The Stevens investigation has been an imperfect substitute for the rule of law. Its limited release will merely sustain an open wound. But it does raise again the critical issue of what is, and what is not, permissible in a formal state of war, or informal warlike state as was the case during the Troubles.
The Troubles threw up bad guys everywhere. Some died, many were jailed, some repented, some did not. But those who murdered in the name of state power have never been fully called to book. There has been no judgment at Nuremberg for state-sanctioned killers or their proxies. And perhaps there never will be. But the fact that it is being officially acknowledged that they existed at all is, arguably, a catharsis of sorts.

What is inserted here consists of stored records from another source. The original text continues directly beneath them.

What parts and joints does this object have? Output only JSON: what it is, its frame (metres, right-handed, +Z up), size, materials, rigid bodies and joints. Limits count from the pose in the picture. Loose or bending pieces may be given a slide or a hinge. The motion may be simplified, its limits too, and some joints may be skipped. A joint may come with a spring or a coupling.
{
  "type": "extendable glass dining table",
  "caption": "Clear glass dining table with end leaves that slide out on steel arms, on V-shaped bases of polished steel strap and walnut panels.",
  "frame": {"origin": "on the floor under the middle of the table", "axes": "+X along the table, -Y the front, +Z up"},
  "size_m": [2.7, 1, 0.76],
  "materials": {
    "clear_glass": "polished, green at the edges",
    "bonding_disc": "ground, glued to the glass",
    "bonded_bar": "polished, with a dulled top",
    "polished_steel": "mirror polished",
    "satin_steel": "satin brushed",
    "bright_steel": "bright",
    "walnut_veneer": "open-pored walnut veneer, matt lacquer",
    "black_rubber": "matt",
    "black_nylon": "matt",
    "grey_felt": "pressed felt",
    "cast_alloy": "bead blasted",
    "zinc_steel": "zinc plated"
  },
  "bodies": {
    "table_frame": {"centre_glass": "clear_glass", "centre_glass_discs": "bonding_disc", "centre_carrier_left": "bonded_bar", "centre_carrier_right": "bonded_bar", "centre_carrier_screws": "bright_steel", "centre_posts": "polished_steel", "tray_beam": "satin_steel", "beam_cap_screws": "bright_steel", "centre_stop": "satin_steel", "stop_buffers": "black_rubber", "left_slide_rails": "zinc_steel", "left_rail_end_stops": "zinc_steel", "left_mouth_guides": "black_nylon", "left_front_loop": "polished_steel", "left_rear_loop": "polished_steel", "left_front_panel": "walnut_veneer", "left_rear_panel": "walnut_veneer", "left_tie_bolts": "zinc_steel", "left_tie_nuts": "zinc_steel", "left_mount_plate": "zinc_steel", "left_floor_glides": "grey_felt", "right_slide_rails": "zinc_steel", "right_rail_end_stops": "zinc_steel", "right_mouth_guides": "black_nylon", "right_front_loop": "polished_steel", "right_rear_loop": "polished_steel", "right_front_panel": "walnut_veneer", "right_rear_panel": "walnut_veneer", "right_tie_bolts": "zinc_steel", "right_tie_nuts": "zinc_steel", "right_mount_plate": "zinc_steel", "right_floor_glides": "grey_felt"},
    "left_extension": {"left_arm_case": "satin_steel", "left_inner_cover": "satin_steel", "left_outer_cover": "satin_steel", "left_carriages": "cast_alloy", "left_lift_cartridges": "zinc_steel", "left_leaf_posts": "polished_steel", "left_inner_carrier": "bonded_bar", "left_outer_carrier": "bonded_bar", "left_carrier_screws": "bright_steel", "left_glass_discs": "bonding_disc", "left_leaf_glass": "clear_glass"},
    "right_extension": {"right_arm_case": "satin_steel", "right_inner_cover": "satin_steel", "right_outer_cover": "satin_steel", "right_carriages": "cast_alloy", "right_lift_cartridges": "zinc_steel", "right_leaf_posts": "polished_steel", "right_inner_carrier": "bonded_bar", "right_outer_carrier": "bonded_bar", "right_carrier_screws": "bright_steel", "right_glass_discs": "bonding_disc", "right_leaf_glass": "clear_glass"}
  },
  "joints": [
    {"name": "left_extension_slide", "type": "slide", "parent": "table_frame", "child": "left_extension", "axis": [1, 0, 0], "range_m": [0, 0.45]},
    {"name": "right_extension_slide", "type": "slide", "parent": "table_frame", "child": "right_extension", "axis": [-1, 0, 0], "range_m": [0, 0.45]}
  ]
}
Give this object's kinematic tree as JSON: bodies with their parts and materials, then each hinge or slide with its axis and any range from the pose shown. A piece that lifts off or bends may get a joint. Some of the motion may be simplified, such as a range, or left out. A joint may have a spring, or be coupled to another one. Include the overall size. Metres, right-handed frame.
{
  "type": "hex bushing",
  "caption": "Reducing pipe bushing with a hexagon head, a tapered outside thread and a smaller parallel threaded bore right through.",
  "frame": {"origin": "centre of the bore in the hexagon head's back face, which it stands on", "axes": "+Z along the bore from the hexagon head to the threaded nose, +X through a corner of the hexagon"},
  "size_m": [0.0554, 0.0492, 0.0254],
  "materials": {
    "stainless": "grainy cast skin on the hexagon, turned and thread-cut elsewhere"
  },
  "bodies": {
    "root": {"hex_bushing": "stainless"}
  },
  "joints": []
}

Extra-judicial killing first emerged in the early 1970s. The British Army’s Mobile Reconnaissance Force’s hallmark was drive-by shootings intended to take out IRA men.
The MRF begat the 14th Intelligence Company, which led to the Field Research Unit and, ultimately, the now infamous Force Research Unit. Also in the grim mix were loyalist paramilitaries, elements of the RUC’s special branch and, of course, the Special Air Service, or SAS.

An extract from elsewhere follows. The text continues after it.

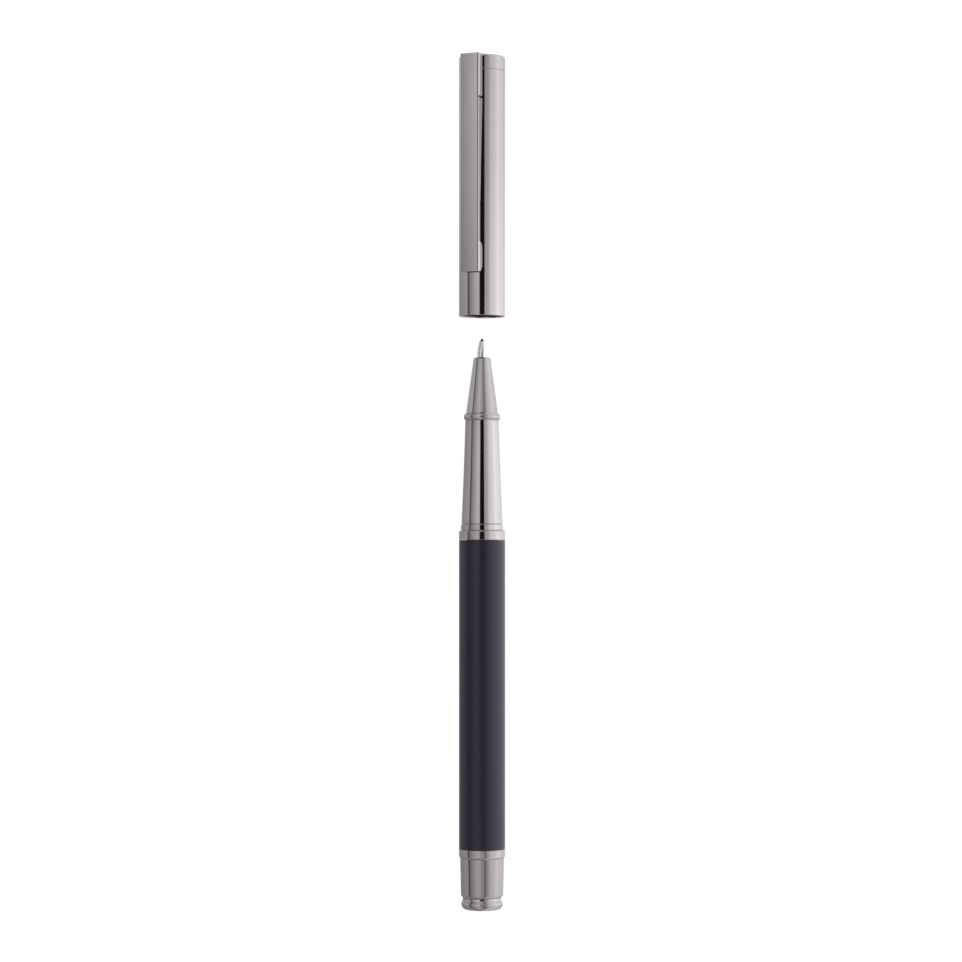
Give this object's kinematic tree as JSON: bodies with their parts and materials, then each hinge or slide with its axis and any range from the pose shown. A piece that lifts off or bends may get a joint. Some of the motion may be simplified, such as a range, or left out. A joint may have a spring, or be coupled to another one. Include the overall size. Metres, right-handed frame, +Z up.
{
  "type": "rollerball pen",
  "caption": "Rollerball pen lying with its clip cap pulled off: lacquered barrel, screw-in metal grip, spring-backed refill with rolling ball, push-on cap with sprung pocket clip.",
  "frame": {"origin": "on the table below the middle of the whole length, tail button to cap top", "axes": "+Y along the pen's axis, nib and cap towards +Y; +Z up from the table; the clip faces 27 degrees from +Z towards -X"},
  "size_m": [0.01, 0.185, 0.0117],
  "materials": {
    "gunmetal_plate": "polished gunmetal plating on brass",
    "barrel_lacquer": "satin dark aubergine lacquer on brass",
    "brass": "machined brass",
    "spring_steel": "drawn spring wire and plain steel",
    "refill_metal": "drawn refill tube, satin",
    "nickel_silver": "turned nickel silver tip",
    "carbide": "polished tungsten carbide",
    "black_plastic": "moulded black plastic",
    "white_plastic": "moulded off-white plastic",
    "ink_fibre": "ink-soaked fibre"
  },
  "bodies": {
    "barrel": {"barrel_tube": "barrel_lacquer", "front_bush": "brass", "rear_ring": "gunmetal_plate", "rear_sleeve": "gunmetal_plate", "tail_button": "gunmetal_plate", "tail_cup": "brass", "refill_spring": "spring_steel"},
    "refill": {"refill_tube": "refill_metal", "refill_end_plug": "black_plastic", "ink_reservoir": "ink_fibre", "tip_holder": "white_plastic", "feed_rod": "ink_fibre", "writing_tip": "nickel_silver"},
    "ball": {"tip_ball": "carbide"},
    "grip": {"grip_core": "brass", "centre_collar": "gunmetal_plate", "grip_sleeve": "gunmetal_plate", "bead_ring": "gunmetal_plate", "nose_cone": "gunmetal_plate"},
    "cap": {"cap_tube": "gunmetal_plate", "cap_liner": "black_plastic", "cap_crown": "gunmetal_plate", "clip_washer": "spring_steel", "clip_screw": "spring_steel", "clip_anchor": "spring_steel"},
    "clip": {"clip": "gunmetal_plate"}
  },
  "joints": [
    {"name": "cap_slide", "type": "slide", "parent": "refill", "child": "cap", "axis": [0, 1, 0], "range_m": [-0.0464, 0.03]},
    {"name": "clip_flex", "type": "hinge", "parent": "cap", "child": "clip", "pos_m": [-0.00232, 0.0923, 0.00954], "axis": [-0.891, 0, -0.454], "range_deg": [0, 5], "stiffness_Nm_per_rad": 0.3},
    {"name": "refill_travel", "type": "slide", "parent": "barrel", "child": "refill", "axis": [0, 1, 0], "range_m": [0, 0.0045], "deforming": ["refill_spring"]},
    {"name": "grip_turn", "type": "hinge", "parent": "refill", "child": "grip", "pos_m": [0, 0, 0.005], "axis": [0, 1, 0], "range_deg": [0, 2160]},
    {"name": "ball_roll", "type": "hinge", "parent": "refill", "child": "ball", "pos_m": [0, 0.031, 0.005], "axis": [1, 0, 0], "continuous": true}
  ],
  "couplings": [
    {"joint": "grip_turn", "follows": "refill_travel", "rad_per_m": 8377.6}
  ]
}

The SAS has been most recently active in the aforementioned Iraq. The New York Post last week reported that the unit was operating in Baghdad wearing U.S. army uniforms and driving U.S. military vehicles. The SAS likes to blend with the background, just as it did in the woods and ditches of Northern Ireland in the 1980s.

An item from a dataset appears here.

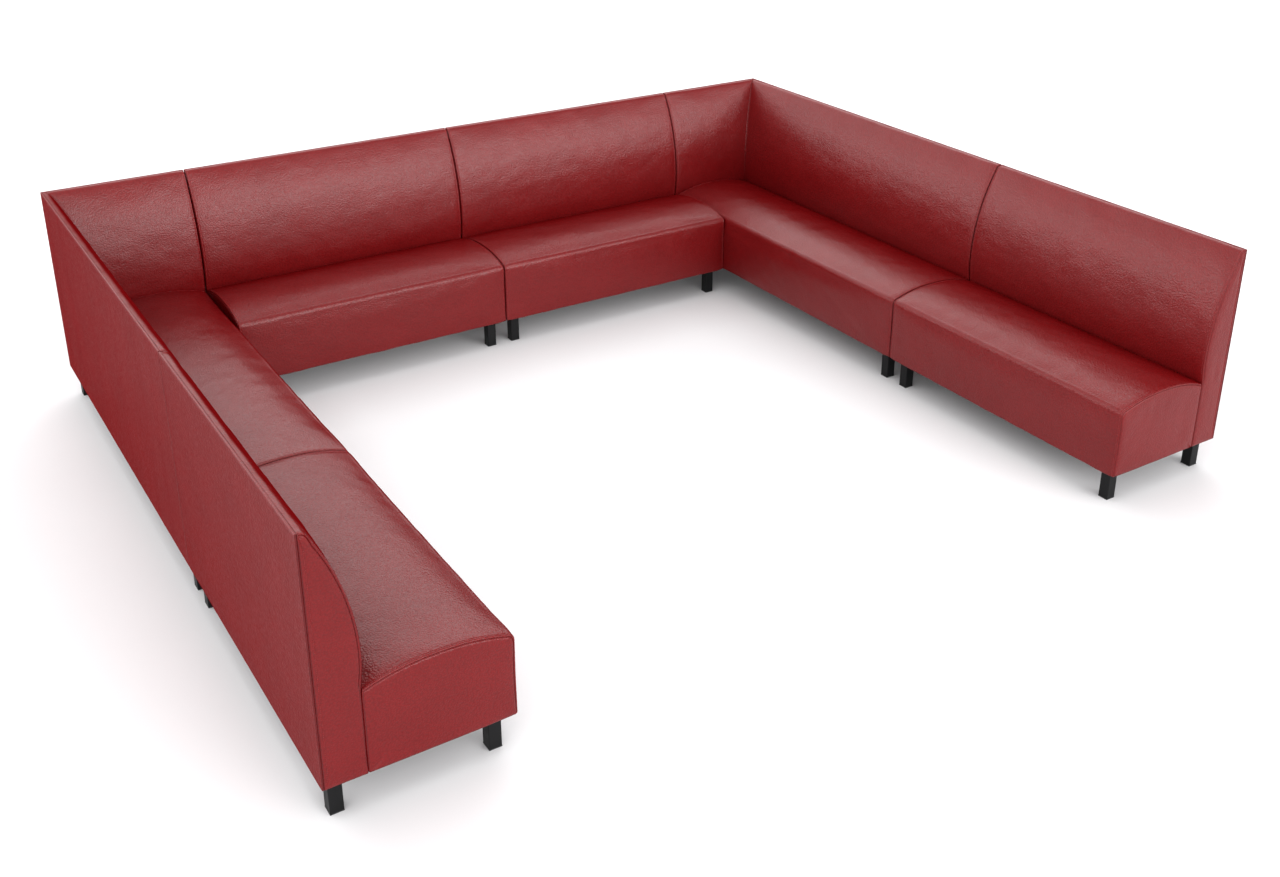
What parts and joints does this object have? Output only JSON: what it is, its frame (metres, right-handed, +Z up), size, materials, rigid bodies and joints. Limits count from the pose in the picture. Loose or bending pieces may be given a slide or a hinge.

The Post report stated that the SAS men were “sharing their peacekeeping and policing expertise — gained in Northern Ireland, Sierra Leone and elsewhere” with their U.S. allies.
Such a benign assessment would be laughed at by all too many in Northern Ireland. Writing post-Stevens of the combined effect of 14th Intelligence, the FRU and SAS, columnist Brian Feeney of the Irish News decided that “it would take too long to detail the disastrous consequences of unleashing these undercover military units on the North’s population.”
Writes Feeney: “What we do know is that they murdered with impunity. They were spirited away from the scene of their killings often before police arrived. No attempt was made to preserve evidence. What would have been the point? None of them was ever prosecuted.”
Not by a judge and jury, at any rate. But the judgment of history stands on its own ground.
The Stevens investigation draws attention to all the contradictions that a dirty war throws up. It has been criticized for leaning toward a view that mistakes were made within the orbit of accepted rules of policing rather than it being a case of entirely new, and very nasty, rules being inserted into a conflict.
To many in Northern Ireland, Stevens is old news and will not change long-fixed positions and points of view. To many in the U.S., by contrast, its content is something newly revealed.
“The chilling results of his investigation, unfinished even after 14 years, leave it critically clear that violence and indeed terrorism in Northern Ireland were waged by Protestants as well as Catholics,” the Albany Times Union wrote in an editorial following the release of the “interim” Stevens document.
“In Ireland and in Britain, that’s a matter of stated history. On this side of the ocean, and in much of the world, that history comes more as a revelation,” the editorial added.
What has been revealed is rooted mostly in the 1980s, a drop in time ago. Some recent wars, the conflict that tore apart Yugoslavia for one, saw justification for evil acts being based on events in the Middle Ages.
As such, Northern Ireland Secretary Paul Murphy’s assessment, that because the events at the core of the Stevens investigation date back to the 1980s it did not diminish their seriousness, comes across as fatuous understatement.
Gassing the rebellious inhabitants of Iraq 83 years ago was a criminal act, then and now. So too was the murder of Pat Finucane a mere 14.
And “mere” is also an understatement. What his wife and children witnessed remains a constant thought, not some fading, distant memory.